Ngukurr art centre has represented a diverse group of artists from S-E Arnhem Land over several decades. The work continues to show the great cultural variation that comes from the nine different language groups that make up the community. Ngukurr community is located on a river crossing of the Roper River and is cut off from road access to the nearest town of Katherine when the river is in full capacity during the wet season. Ngukurr was originally a mission settlement from 1908 to 1968 established for Aboriginal people displaced from their traditional lands. Since then it has been managed by an Aboriginal Council of elders.
The exhibition includes representatives of the current generation of artists working at Ngukurr. They are Wally Wilfred, Alan Joshua, Gwenneth Blitner, Iris Wanambi, Joyce Huddlestone and Karen Rogers. Also represented are some historical works that show the artistic and narrative style developed at Ngukurr. These artists include Willie Gudapi, Djambu Barra Barra, Gertie Huddleston and Maureen Thompson.

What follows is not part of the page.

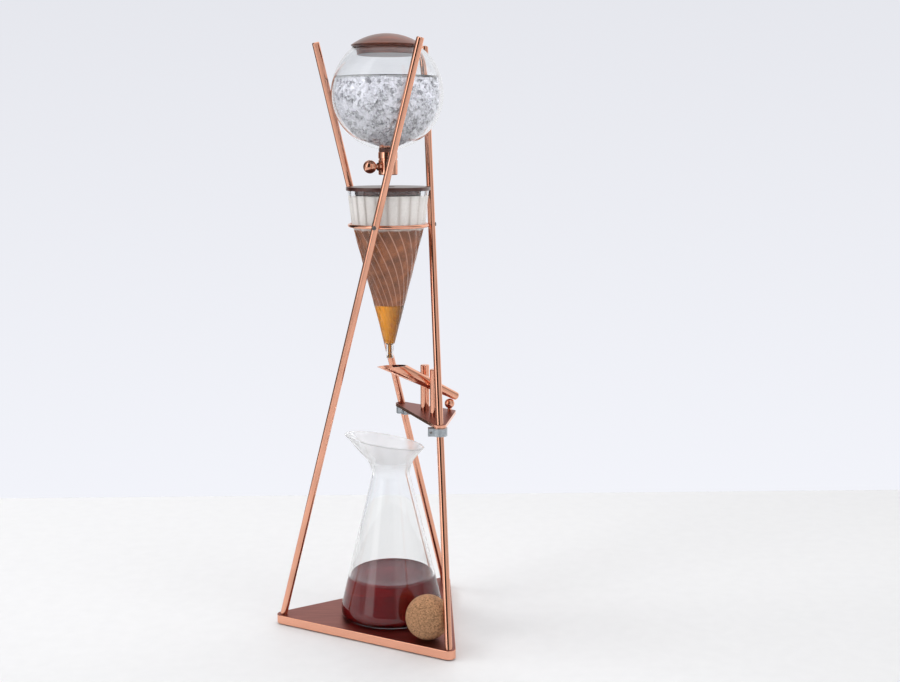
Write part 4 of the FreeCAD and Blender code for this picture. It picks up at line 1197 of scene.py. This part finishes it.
class TOWER_OT_stage(Operator):
    """Set the table, the studio light and the camera."""

    bl_idname = "tower.stage"
    bl_label = "Stage"

    def execute(self, context):
        self.table()
        self.studio(context.scene)
        self.lamps()
        self.camera(context)
        context.scene.view_settings.view_transform = "Standard"
        return {"FINISHED"}

    def table(self):
        """A plain pale table that ends behind the tower."""
        finish = Finish("table_white")
        grain = finish.cloud(scale=60, detail=3)
        finish.colour(finish.ramp(grain, (0.3, (0.80, 0.80, 0.81)), (0.7, (0.82, 0.82, 0.83))))
        left, right, front, back = -TABLE_REACH, TABLE_REACH, -TABLE_REACH, TABLE_BACK
        corners = [(left, front, 0), (right, front, 0), (right, back, 0), (left, back, 0)]
        top = piece("table_top", corners, [(0, 1, 2, 3)], finish.material, smooth=False)
        if top.data.polygons[0].normal.z < 0:
            top.data.flip_normals()

    def studio(self, scene):
        """Pale backdrop for the eye, with bright and dark panels for what is polished."""
        scene.world = bpy.data.worlds.new("studio")
        scene.world.use_nodes = True
        world = Nodes(scene.world.node_tree)
        world.nodes.clear()
        x, y, z = world.axes(world.add("TexCoord").outputs["Generated"])
        heading = world.math("ARCTAN2", x, world.math("MULTIPLY", y, -1))
        round_room = world.span(heading, -math.pi, math.pi)
        above = world.span(z, low=0.86, high=0.97)
        ceiling = (1.15, 1.15, 1.17)
        room = world.mix(above, world.ramp(round_room, *self.panels()), ceiling)
        pale = tint_of("backdrop")
        backdrop = world.ramp(world.span(z, -1, 1), (0.36, scaled(pale, 1.12)), (0.60, scaled(pale, 0.96)))
        ray = world.add("LightPath").outputs
        near = world.math("LESS_THAN", ray["Transmission Depth"], CLEAR_SURFACES + 0.5)
        through = world.math("MULTIPLY", ray["Is Transmission Ray"], near)
        seen = world.math("MAXIMUM", ray["Is Camera Ray"], through)
        lift = world.span(ray["Diffuse Depth"], 0, 1, to_low=1, to_high=LIGHT_THROUGH_GLASS)
        choose = world.add("MixShader")
        end = world.add("OutputWorld")
        world.put(seen, choose.inputs[0])
        world.put(self.background(world, room, 1), choose.inputs[1])
        world.put(self.background(world, backdrop, lift), choose.inputs[2])
        world.put(choose.outputs[0], end.inputs["Surface"])

    def panels(self):
        """Brightness round the room, by heading in degrees from the viewer, positive to the right."""
        panels = {
            "left part of the back wall": ((-180, 0.85), (-152, 0.85)),
            "dark curtain on the left": ((-142, 0.04), (-100, 0.04)),
            "left wall": ((-92, 0.55), (-68, 0.60)),
            "narrow window": ((-62, 1.9), (-46, 1.9)),
            "dark room behind the viewer": ((-40, 0.04), (6, 0.04)),
            "front right wall": ((14, 0.62), (62, 0.75)),
            "right wall": ((78, 0.40), (100, 0.40)),
            "right part of the back wall": ((112, 1.1), (180, 0.95)),
        }
        return [
            ((degrees + 180) / 360, (light, light, light))
            for ends in panels.values() for degrees, light in ends
        ]

    def background(self, world, tint, strength):
        """A background shader's output."""
        node = world.add("Background")
        world.put(tint, node.inputs["Color"])
        world.put(strength, node.inputs["Strength"])
        return node.outputs[0]

    def lamps(self):
        """Three soft panels, not mirrored: a key from the left, a fill from the right, one overhead."""
        panels = (
            ("key", (-1.7, 0.3, 1.8), (0, 0, 0.3), 1.0, 17),
            ("fill", (1.9, -1.2, 1.3), (0, 0, 0.3), 1.2, 8),
            ("over", (0.0, 0.1, 2.6), (0, 0, 0), 1.8, 15),
        )
        for name, spot, target, side, power in panels:
            light = bpy.data.lights.new(name, "AREA")
            light.shape = "SQUARE"
            light.size = side
            light.energy = power
            lamp = link(bpy.data.objects.new(name, light))
            lamp.visible_glossy = False
            lamp.visible_transmission = False
            aim = (Vector(target) - Vector(spot)).to_track_quat("-Z", "Y")
            lamp.matrix_world = Matrix.Translation(spot) @ aim.to_matrix().to_4x4()

    def camera(self, context):
        """The photograph's point of view."""
        data = bpy.data.cameras.new("view")
        data.lens = LENS
        data.sensor_width = SENSOR
        data.clip_start = 0.01
        data.clip_end = 50
        eye = link(bpy.data.objects.new("view", data))
        columns = (Vector(CAMERA_RIGHT), Vector(CAMERA_UP), -Vector(CAMERA_AHEAD))
        turn = Matrix(columns).transposed().to_4x4()
        eye.matrix_world = Matrix.Translation(CAMERA_SPOT) @ turn
        context.scene.camera = eye


OPERATORS = (
    TOWER_OT_metalwork,
    TOWER_OT_water_bulb,
    TOWER_OT_ice,
    TOWER_OT_bulb_lid,
    TOWER_OT_dripper,
    TOWER_OT_filter,
    TOWER_OT_dripper_lid,
    TOWER_OT_carafe,
    TOWER_OT_brew,
    TOWER_OT_cork,
    TOWER_OT_stage,
)


class TOWER_PT_sidebar(Panel):
    """Sizes, colours and pieces of the tower."""

    bl_label = "Drip tower"
    bl_idname = "TOWER_PT_sidebar"
    bl_space_type = "VIEW_3D"
    bl_region_type = "UI"
    bl_category = "Drip tower"

    def draw(self, context):
        """Show the sizes, the colours and a button for each piece."""
        layout = self.layout
        for group in (context.scene.tower_sizes, context.scene.tower_colours):
            box = layout.box()
            for name in group.__annotations__:
                box.prop(group, name)
        for operator in OPERATORS:
            layout.operator(operator.bl_idname)


CLASSES = (TowerSizes, TowerColours, *OPERATORS, TOWER_PT_sidebar)


def register():
    """Make the classes and their settings known."""
    for item in CLASSES:
        bpy.utils.register_class(item)
    bpy.types.Scene.tower_sizes = PointerProperty(type=TowerSizes)
    bpy.types.Scene.tower_colours = PointerProperty(type=TowerColours)


def unregister():
    """Take them away again."""
    del bpy.types.Scene.tower_colours
    del bpy.types.Scene.tower_sizes
    for item in reversed(CLASSES):
        bpy.utils.unregister_class(item)


def main():
    """Make the whole tower."""
    register()
    for operator in OPERATORS:
        group, name = operator.bl_idname.split(".")
        getattr(getattr(bpy.ops, group), name)()


if __name__ == "__main__":
    main()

No one style has dominated from Ngukurr artists but a strong theme of narrative works showing the living conditions of the people with colourful figurative elements has prevailed. Willie Gudapi (1916-1996) painted his ancestral hunting grounds with an abundance of wild food and always included his grandfather spirit on the lands. His style was colourful and representative of the plants and animals that grew in abundance. So also Gertie Huddleston (c1930-2013) painted the bush gardens grown on the mission and the local landscapes as lush tropical wonderlands. Djambu Barra Barra (c1946-2006) often painted the large animals that were the focus of hunting, and covered them with tribal marks and section lines for when they were to be distributed as meat amongst the people.
This narrative style is carried on in the works of Wally Wilfred and Karen Rogers, while Alan Joshua jnr has kept the colour palette but made more abstract images of his community. Gwenneth Blitner shows the more traditional style of Arnhem Land, using the cross hatching rarrk over traditional animals and utensils.
The exhibition ‘Artists from Ngukurr’ is on at Japingka Gallery from 22 July to 24 August and is open daily.